What you should do: Emit an exact copy of the lines running from the start of the records to the line containing "tree.nodes.clear()", both included.

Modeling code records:
-- BEGIN --

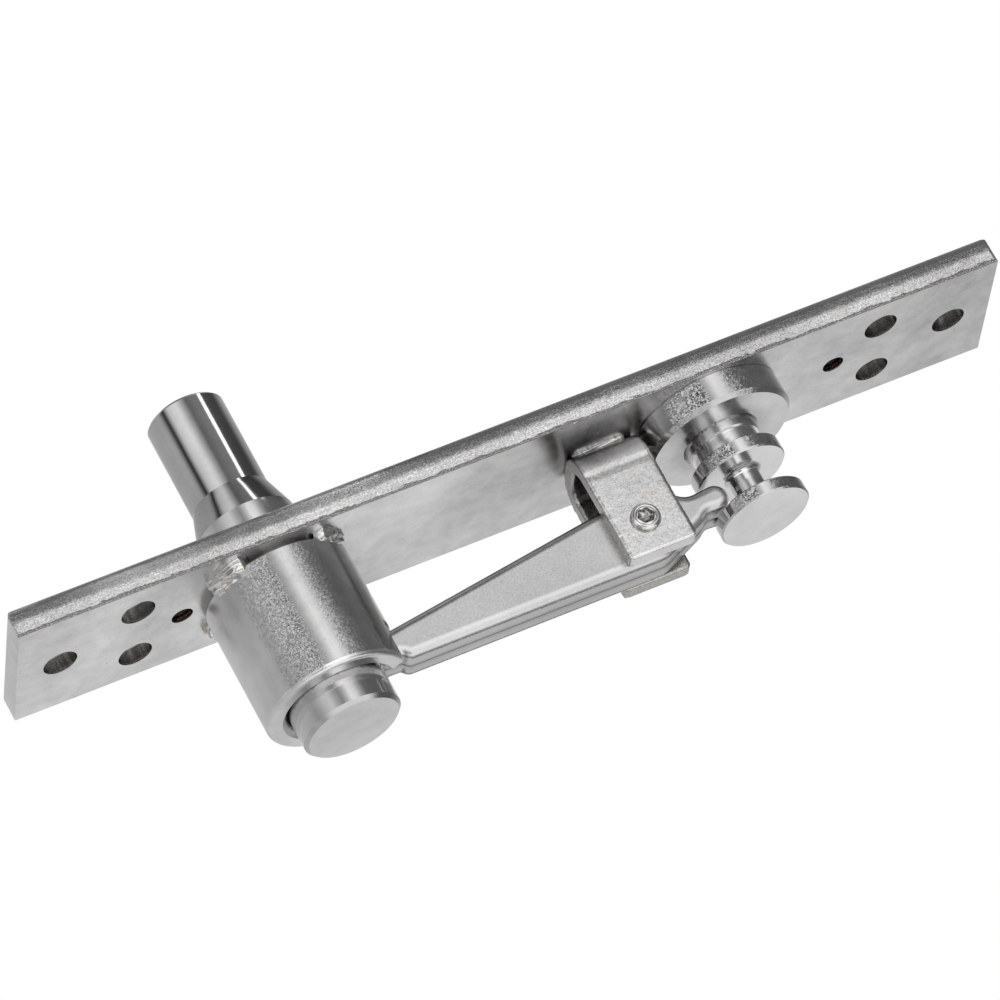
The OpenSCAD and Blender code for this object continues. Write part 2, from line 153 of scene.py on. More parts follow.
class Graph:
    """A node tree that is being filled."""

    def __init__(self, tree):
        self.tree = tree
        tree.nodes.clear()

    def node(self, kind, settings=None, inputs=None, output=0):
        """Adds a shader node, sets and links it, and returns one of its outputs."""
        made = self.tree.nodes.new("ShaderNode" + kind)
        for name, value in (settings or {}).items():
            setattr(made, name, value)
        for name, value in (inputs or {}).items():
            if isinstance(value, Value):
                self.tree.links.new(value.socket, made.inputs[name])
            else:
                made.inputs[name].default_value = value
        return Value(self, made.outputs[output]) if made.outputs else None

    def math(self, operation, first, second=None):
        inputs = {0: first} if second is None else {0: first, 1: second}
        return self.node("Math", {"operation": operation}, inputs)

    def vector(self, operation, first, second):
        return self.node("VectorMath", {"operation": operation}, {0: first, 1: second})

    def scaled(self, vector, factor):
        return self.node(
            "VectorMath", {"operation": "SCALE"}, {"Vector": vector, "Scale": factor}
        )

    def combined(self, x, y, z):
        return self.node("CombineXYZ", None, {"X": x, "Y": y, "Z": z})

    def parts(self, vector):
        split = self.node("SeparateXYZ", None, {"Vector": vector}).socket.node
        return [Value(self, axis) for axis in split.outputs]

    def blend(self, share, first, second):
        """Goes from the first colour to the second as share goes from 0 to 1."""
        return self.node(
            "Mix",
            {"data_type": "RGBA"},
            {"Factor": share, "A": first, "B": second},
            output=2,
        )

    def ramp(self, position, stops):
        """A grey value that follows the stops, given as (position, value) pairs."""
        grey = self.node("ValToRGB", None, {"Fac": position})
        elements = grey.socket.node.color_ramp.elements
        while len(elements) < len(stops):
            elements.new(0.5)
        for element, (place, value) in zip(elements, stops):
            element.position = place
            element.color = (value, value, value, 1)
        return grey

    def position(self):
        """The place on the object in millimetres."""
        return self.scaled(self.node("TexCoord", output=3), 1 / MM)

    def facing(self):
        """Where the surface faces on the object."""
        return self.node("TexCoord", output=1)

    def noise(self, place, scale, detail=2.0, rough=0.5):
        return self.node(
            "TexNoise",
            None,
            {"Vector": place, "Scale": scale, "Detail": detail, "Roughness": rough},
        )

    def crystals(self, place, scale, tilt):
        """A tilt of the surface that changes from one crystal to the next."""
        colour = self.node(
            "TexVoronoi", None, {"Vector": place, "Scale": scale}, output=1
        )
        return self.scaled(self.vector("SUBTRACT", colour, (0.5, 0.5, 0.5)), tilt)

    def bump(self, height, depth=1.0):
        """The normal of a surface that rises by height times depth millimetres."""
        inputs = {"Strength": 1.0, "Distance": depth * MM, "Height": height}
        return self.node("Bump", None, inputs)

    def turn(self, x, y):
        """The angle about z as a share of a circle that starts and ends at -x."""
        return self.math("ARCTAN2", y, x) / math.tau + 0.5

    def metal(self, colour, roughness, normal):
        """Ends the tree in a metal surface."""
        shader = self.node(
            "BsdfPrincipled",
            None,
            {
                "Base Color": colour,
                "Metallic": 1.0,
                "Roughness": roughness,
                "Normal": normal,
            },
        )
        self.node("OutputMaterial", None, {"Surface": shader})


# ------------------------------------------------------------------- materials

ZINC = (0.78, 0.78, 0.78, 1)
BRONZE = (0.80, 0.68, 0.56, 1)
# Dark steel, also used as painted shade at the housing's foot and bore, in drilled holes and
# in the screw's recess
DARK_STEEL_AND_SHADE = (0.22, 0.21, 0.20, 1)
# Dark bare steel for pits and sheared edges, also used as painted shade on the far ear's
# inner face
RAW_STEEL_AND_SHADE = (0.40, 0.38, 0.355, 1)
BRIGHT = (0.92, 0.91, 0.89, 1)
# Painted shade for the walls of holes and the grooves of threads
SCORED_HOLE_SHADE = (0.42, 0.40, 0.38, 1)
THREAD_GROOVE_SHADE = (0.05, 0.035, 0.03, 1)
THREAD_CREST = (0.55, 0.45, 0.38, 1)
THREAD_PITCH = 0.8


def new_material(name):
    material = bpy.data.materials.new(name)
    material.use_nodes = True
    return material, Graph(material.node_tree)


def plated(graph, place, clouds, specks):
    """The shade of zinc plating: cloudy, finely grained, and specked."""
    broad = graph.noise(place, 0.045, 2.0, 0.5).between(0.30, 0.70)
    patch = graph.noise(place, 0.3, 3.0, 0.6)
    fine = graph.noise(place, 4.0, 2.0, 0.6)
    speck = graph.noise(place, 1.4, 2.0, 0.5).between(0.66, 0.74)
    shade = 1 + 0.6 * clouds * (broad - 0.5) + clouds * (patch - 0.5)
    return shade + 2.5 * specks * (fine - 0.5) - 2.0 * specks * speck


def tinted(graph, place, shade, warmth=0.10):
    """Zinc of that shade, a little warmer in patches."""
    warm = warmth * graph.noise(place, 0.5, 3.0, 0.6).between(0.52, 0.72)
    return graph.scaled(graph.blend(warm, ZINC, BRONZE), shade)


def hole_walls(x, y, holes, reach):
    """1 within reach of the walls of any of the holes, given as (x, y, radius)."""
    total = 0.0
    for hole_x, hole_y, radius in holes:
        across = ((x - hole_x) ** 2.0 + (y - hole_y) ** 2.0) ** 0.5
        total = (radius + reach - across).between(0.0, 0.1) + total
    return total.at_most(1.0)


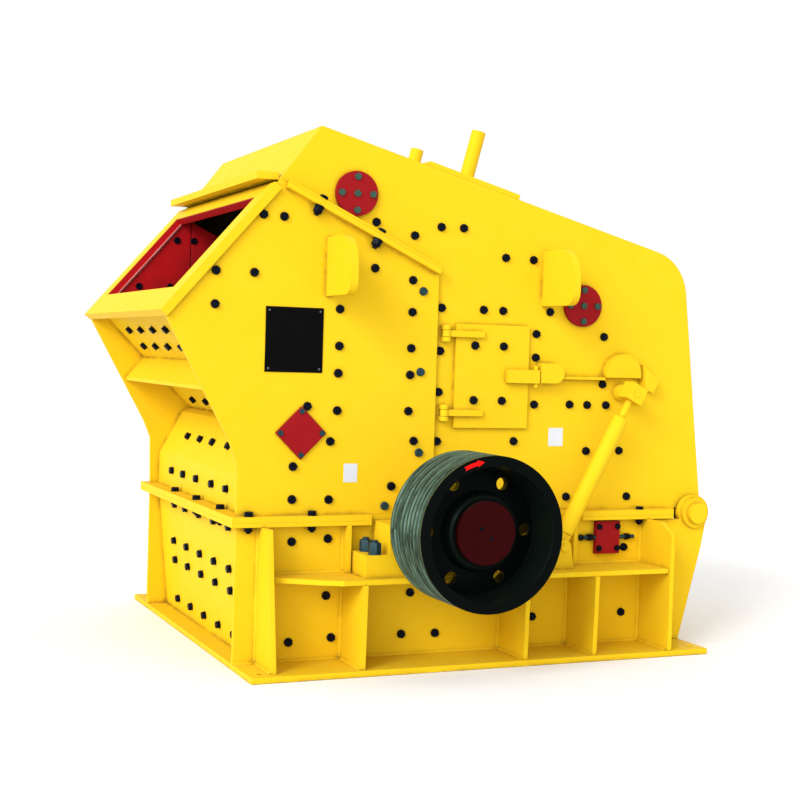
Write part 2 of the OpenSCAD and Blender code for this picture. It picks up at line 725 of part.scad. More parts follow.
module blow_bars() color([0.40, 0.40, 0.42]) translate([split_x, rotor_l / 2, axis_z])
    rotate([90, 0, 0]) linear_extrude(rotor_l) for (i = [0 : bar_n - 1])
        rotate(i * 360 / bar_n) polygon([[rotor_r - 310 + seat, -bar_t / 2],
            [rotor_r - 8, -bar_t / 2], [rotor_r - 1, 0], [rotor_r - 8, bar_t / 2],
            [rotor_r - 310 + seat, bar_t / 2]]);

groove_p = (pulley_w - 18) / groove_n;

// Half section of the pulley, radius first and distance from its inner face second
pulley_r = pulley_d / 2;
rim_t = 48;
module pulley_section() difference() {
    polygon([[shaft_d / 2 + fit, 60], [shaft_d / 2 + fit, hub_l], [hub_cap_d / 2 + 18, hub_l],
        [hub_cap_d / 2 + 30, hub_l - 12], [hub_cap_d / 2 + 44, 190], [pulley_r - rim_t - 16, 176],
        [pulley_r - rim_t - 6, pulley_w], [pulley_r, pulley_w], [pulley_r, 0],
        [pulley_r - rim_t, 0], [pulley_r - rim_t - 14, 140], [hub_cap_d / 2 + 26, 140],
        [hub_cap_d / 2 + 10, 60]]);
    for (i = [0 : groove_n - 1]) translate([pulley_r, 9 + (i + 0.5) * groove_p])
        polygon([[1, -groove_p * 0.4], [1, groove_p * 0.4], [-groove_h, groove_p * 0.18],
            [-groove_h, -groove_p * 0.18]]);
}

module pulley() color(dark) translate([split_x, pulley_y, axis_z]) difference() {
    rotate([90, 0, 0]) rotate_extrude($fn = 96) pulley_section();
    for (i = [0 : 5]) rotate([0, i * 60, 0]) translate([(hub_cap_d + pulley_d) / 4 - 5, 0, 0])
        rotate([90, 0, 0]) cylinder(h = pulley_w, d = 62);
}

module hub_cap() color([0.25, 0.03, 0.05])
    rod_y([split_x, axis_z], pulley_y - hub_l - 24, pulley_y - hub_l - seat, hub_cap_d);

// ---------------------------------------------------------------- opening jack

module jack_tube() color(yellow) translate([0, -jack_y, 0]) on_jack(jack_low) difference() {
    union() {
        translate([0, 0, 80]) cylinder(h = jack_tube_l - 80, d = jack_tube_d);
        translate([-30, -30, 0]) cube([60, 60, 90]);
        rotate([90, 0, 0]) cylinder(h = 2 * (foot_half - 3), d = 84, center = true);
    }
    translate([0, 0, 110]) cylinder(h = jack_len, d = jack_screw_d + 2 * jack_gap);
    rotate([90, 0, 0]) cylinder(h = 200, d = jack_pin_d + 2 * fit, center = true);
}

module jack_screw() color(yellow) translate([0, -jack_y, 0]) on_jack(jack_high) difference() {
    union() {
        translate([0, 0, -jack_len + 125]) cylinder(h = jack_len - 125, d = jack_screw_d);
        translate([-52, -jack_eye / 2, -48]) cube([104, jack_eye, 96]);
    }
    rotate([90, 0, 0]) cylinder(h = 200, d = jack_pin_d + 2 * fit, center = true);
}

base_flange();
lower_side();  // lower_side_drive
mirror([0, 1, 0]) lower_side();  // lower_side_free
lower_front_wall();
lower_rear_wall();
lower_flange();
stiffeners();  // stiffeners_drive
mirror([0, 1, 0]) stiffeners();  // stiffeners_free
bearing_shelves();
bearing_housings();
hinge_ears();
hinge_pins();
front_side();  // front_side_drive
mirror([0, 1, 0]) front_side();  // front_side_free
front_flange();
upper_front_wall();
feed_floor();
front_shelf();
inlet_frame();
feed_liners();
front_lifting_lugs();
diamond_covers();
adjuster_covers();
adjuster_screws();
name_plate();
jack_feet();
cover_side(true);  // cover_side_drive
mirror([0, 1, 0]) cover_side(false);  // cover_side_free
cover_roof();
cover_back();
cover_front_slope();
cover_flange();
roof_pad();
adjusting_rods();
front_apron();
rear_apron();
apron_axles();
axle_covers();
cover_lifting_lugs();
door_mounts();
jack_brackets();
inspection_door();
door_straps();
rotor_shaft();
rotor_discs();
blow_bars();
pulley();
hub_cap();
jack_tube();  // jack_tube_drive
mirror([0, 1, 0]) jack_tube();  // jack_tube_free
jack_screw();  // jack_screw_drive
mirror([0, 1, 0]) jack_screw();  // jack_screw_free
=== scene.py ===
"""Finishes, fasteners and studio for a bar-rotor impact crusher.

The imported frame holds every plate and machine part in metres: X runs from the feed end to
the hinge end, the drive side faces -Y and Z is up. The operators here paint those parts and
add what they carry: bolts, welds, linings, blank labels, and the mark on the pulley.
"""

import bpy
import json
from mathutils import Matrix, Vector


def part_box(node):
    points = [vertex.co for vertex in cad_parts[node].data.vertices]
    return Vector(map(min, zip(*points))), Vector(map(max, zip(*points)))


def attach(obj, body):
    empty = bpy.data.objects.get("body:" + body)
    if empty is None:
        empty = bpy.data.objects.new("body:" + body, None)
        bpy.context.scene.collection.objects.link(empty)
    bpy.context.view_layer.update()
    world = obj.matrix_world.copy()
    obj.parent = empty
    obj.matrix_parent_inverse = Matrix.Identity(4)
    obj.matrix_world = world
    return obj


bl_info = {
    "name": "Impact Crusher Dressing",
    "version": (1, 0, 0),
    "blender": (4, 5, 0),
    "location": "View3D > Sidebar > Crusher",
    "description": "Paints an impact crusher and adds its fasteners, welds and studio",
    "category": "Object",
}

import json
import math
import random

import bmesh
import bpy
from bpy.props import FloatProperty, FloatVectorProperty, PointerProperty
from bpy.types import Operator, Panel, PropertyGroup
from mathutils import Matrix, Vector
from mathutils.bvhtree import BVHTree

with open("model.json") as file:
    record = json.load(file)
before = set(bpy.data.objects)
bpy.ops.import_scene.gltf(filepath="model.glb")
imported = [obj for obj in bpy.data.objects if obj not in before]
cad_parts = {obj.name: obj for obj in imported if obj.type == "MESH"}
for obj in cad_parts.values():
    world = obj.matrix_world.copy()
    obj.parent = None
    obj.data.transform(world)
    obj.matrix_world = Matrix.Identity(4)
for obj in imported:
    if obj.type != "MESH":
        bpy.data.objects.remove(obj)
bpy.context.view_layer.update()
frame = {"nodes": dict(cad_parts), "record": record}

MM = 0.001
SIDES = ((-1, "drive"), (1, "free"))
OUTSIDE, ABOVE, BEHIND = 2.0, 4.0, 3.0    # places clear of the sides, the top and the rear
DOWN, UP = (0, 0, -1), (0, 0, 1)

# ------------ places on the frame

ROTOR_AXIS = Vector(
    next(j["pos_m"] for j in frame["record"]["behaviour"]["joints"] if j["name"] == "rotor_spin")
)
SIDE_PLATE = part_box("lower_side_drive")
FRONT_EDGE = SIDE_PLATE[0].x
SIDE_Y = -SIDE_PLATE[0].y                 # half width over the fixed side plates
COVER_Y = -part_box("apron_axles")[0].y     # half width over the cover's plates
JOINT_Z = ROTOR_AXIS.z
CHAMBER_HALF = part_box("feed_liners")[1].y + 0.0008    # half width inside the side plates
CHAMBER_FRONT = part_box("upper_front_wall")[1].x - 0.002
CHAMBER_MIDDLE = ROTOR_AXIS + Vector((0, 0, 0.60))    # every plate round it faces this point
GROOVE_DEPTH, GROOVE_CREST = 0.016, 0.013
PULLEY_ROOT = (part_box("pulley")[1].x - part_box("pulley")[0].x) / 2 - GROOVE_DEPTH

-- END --

Expected answer:
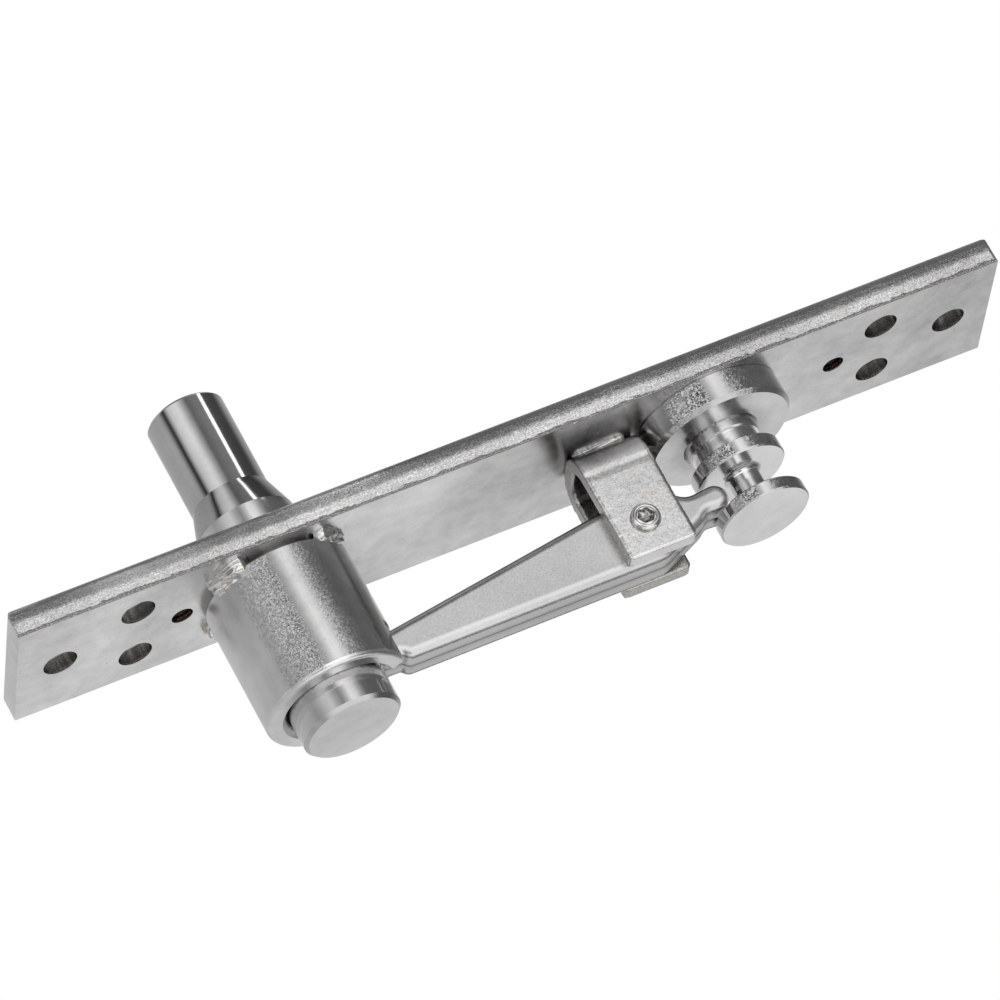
The OpenSCAD and Blender code for this object continues. Write part 2, from line 153 of scene.py on. More parts follow.
class Graph:
    """A node tree that is being filled."""

    def __init__(self, tree):
        self.tree = tree
        tree.nodes.clear()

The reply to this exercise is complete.